Your skin greyed and aged, in a death race

This was bleeping dying; it was an awful day.

When you died too soon, in that dreadful way.

 

So, funeral and life over, I now look back at you

To remember the relationship we had, we two

You knew me bro for well over fifty years

No wonder I still shed bucketloads of tears.

 

You rode a bike, had a paper round

Drove a boy racer car, wore cravats you’d found.

My friends all fancied you and wanted to date

But you had no interest, they were all too late!

 

You were a rock for our parents, the one who really knew

Who could laugh at Mum’s vitriol, tell me what to do.

Care for, visit, wish at times their dementia was dead

Sadly, it happened to you instead.

 

As a child, you were my big, big brother

Who looked after me, unlike any other

You protected me and made me laugh,

Tormented me, teased me, induced my wrath.

 

You once refused to eat from anything but paper plates

Germ warfare announced by my older playmate.

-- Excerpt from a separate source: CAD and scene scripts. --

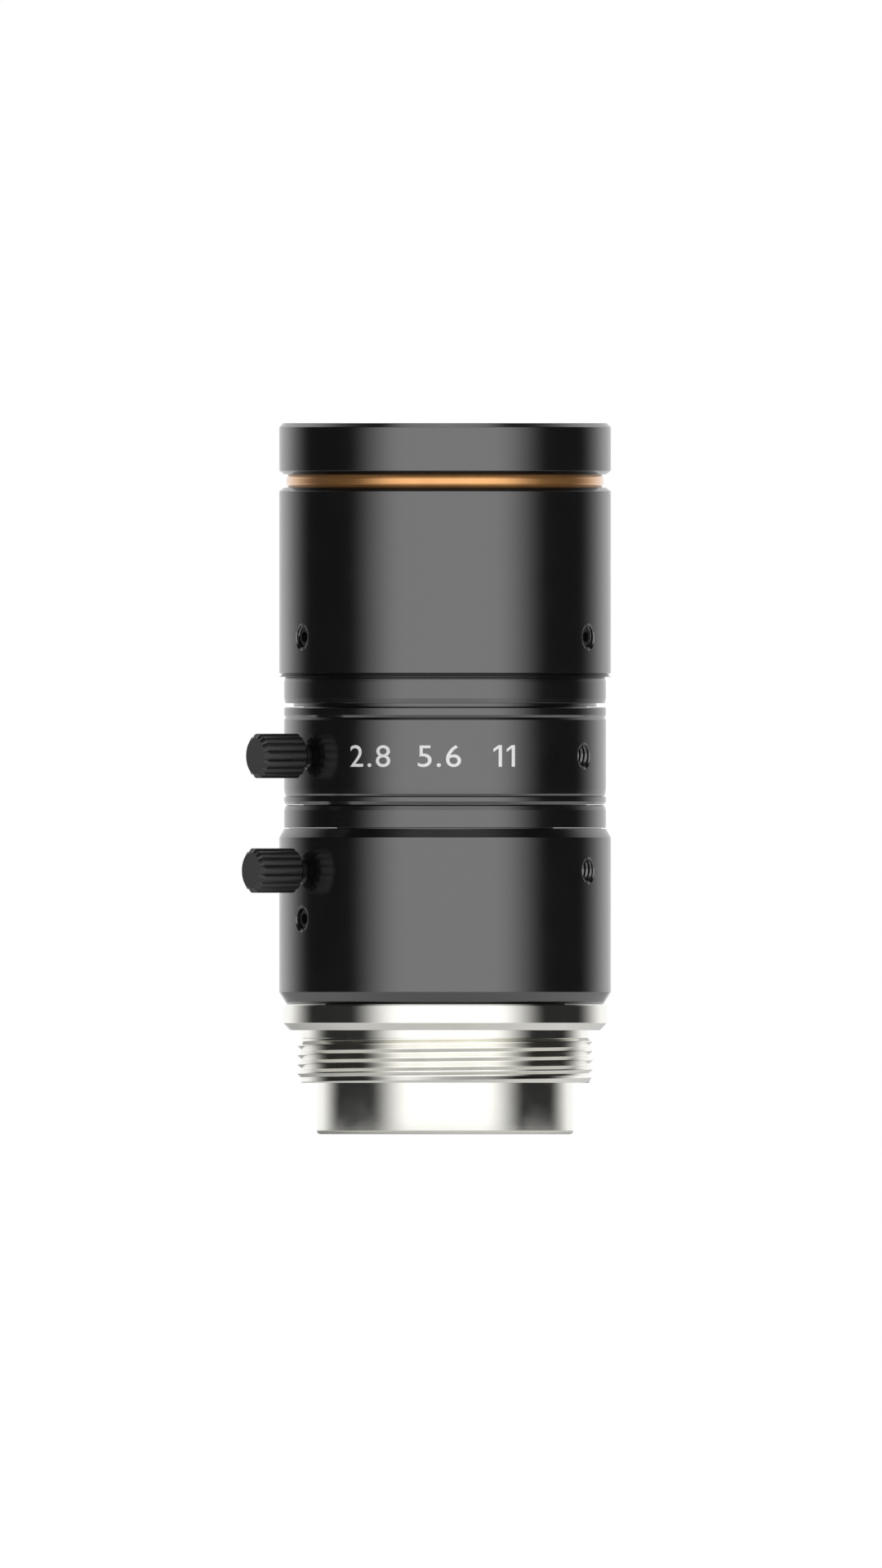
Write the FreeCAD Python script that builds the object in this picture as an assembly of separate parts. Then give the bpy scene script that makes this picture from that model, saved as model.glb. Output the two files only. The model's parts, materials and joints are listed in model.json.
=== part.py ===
import FreeCAD, Part
import math
import os

from FreeCAD import Vector

# C-mount lens for machine vision cameras, millimetres.
# Z is the optical axis and +Z points to the front. Z = 0 is the shoulder that seats on the camera.
# The model stands at infinity focus with the iris fully open.
# Azimuths are in degrees about Z from +X. The scale on the iris ring faces -Y.
# A focus ring with a cam groove moves the lens barrel along a guide, and an iris ring opens six blades.

# Fits, as gaps between two radii or two faces
run_gap = 0.04  # turning fit
slide_gap = 0.03  # sliding fit of the lens barrel in its guide
seat_gap = 0.02  # threaded, pressed or bonded seat
face_gap = 0.08  # end play between a ring and the faces beside it
slot_gap = 0.05  # between a pin and the side of its slot
line_gap = 0.35  # the dark lines above and below the iris ring
overcut = 1.0  # how far a cut runs past the wall that it opens

# C-mount adapter: rear snout, 1 inch thread, flange. The thread is what all other radii build on.
thread_radius = 12.7
thread_length = 4.5
thread_lead = 0.7
snout_step = 1.7  # from the thread's crest down to the snout
snout_length = 4.4
mount_wall = 0.72  # wall of the snout
shoulder_width = 1.23  # from the thread's crest out to the flange
flange_height = 2.14
flange_edge = 0.6

# Guide barrel, bonded in the adapter
guide_wall = 0.95
guide_depth = 3.5  # reach below the shoulder
guide_rim = 0.4  # how far its top stays below the focus ring's

# Focus ring
body_step = 0.29  # from the flange out to the body
focus_length = 15.05
focus_foot_height = 1.05
focus_foot_depth = 0.65
focus_top_height = 0.75
focus_top_depth = 0.42
focus_turn = 160.0
focus_travel = 4.0

# Cam follower and the groove that drives it
follower_radius = 1.0
follower_rise = 3.78  # above the focus ring's lower end, at infinity focus
follower_azimuth = 90.0
follower_root = 1.3  # depth of the follower's seat in the lens barrel
groove_depth = 1.0
groove_steps = 8

# Stop screw: holds the focus ring on the guide and ends its turn
stop_drop = 4.13  # below the locking thumbscrew
stop_dog_radius = 0.5
stop_dog_reach = 0.7
screw_recess = 0.3  # how far set screws lie below the surface

# Lens barrel
barrel_foot = 1.0  # height of its rear end above the shoulder
rear_wall = 2.46  # round the rear lens
rear_seat_rise = 6.5  # above the rear end
collar_step = 0.42  # from the body down to the collar
collar_length = 1.65
chamber_wall = 1.26  # round the iris

# Iris ring
iris_ring_length = 8.34
iris_ring_wall = 1.6
iris_turn = 48.0

# Front barrel with its neck, accent ring, front ring
neck_length = 2.24
front_barrel_length = 16.25
accent_step = 0.62  # from the body down to the accent ring
accent_length = 1.13
front_ring_length = 4.4
front_edge = 0.35
front_wall = 1.72  # round the M25.5 x 0.5 filter thread
filter_depth = 2.9
lens_cover = 0.96  # how far the front ring reaches over the front lens

# Locking thumbscrews, M2, and the tapped holes for them and for a second pair on the right
screw_radius = 1.0
screw_sides = 12  # flat sides that stand for a fine M2 thread
left_azimuth = -150.0
right_azimuth = -30.0
rear_azimuth = 90.0
focus_lock_drop = 3.58  # below the focus ring's top
lock_head_radius = 1.95
lock_head_length = 4.3
lock_head_gap = 0.72
lock_flutes = 14
flute_depth = 0.22
lock_tip_radius = 0.85
lock_tip_length = 0.5

# Iris diaphragm
blade_count = 6
blade_thickness = 0.1
blade_pitch = 0.15  # from one blade's level to the next
blade_inset = 2.15  # from the iris chamber's wall to a blade's back
blade_width = 3.0
blade_angle = 90.0
stop_lip = 0.15  # how far the full opening's edge reaches past the open blades
blade_inner_steps = 6
blade_back_steps = 5
blade_rim = 0.2  # sheet left round a pin
ear_wrap = 90.0  # how far the edge wraps round the pivot
toe_wrap = 140.0  # and round the cam pin
blade_turn = 24.0  # turn that closes the iris
pivot_inset = 1.25  # from the iris chamber's wall to the pivots
cam_arm = 1.6  # from a blade's pivot to its cam pin
iris_pin_radius = 0.25
iris_pin_sides = 8
pivot_depth = 0.6
cam_ring_width = 2.96
cam_ring_length = 1.2
cam_slot_steps = 6
drive_pin_radius = 0.5
drive_pin_bite = 1.0  # how far the drive pin reaches into the cam ring
drive_pin_cover = 0.5  # iris ring wall left outside it

# Lens elements: the front one and a cemented rear group
front_lens_edge = 2.4
front_lens_curve = 60.0
rear_lens_edge = 3.4
rear_lens_curve = 30.0

# Radii that follow, from the thread outwards and inwards
flange_radius = thread_radius + shoulder_width
body_radius = flange_radius + body_step
collar_radius = body_radius - collar_step
accent_radius = body_radius - accent_step
filter_radius = body_radius - front_wall
iris_bore_radius = collar_radius - iris_ring_wall
barrel_radius = iris_bore_radius - run_gap
front_bore_radius = barrel_radius + seat_gap
front_opening_radius = barrel_radius - lens_cover
iris_chamber_radius = barrel_radius - chamber_wall
cam_ring_radius = iris_chamber_radius - run_gap
cam_ring_inner_radius = cam_ring_radius - cam_ring_width
pivot_circle = iris_chamber_radius - pivot_inset
blade_outer_radius = iris_chamber_radius - blade_inset
blade_inner_radius = blade_outer_radius - blade_width
stop_radius = blade_inner_radius - stop_lip
snout_radius = thread_radius - snout_step
mount_bore_radius = snout_radius - mount_wall
guide_outer_radius = mount_bore_radius - seat_gap
guide_inner_radius = guide_outer_radius - guide_wall
focus_bore_radius = guide_outer_radius + run_gap
tube_radius = guide_inner_radius - slide_gap
rear_bore_radius = tube_radius - rear_wall
rear_lens_radius = rear_bore_radius - seat_gap
hole_radius = screw_radius + run_gap

# Heights that follow: mount and focus ring
thread_bottom = -thread_length
snout_bottom = thread_bottom - snout_length
focus_bottom = flange_height + face_gap
focus_top = focus_bottom + focus_length
guide_top = focus_top - guide_rim
follower_height = focus_bottom + follower_rise
focus_lock_height = focus_top - focus_lock_drop
stop_height = focus_lock_height - stop_drop

# Heights that follow: lens barrel and the rings on it
collar_bottom = focus_top + face_gap
collar_top = collar_bottom + collar_length
rear_seat_height = barrel_foot + rear_seat_rise
iris_ring_bottom = collar_top + line_gap
iris_ring_top = iris_ring_bottom + iris_ring_length
iris_lock_height = iris_ring_bottom + iris_ring_length / 2
neck_bottom = iris_ring_top + line_gap
neck_top = neck_bottom + neck_length
front_barrel_top = neck_top + front_barrel_length
accent_top = front_barrel_top + accent_length
front_top = accent_top + front_ring_length

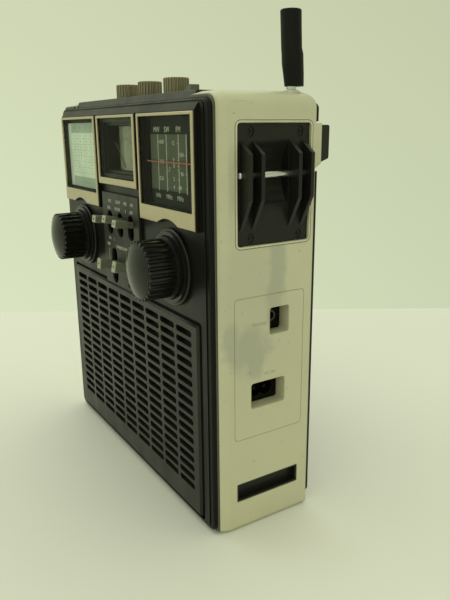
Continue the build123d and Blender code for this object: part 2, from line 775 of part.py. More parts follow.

You’d bury and release me in the sand by the sea.

I’d bury you and leave you there, letting you be.

 

You were the one who pushed the boundaries

Making escape from our childhood easier for me.

We played games, had fights, and squabbled, you and I

But I never in a million years thought you’d go and die!

 

The last time you visited, I made you fruit cake

I’d gone to some trouble to make one like Mum baked.

You told me then that you’d never liked it.

I proffered a hard scone instead; you tried to bite it.

 

We cracked up that day, it was so funny.

Your eyes ran with laughter, your tears were runny.

It was like when Mum was singing loudly in the home

We giggled, we roared, we cried, we groaned.

 

I never saw you again awake after that day

It’s so sad it had to be that way.

The funeral was packed, with family and friends

That day it was real, this was the end.

 

Two years ago and I miss you still.

I wish I’d had more time for you.

Suddenly my childhood died then, too.

No one to share it with, no one who knew.

 

The tears are flowing as I write

It is that time of year, time to say goodnight

Just to say I miss you so; sometimes, I feel so alone

Wish you hadn’t had to go, leaving me in this grief zone.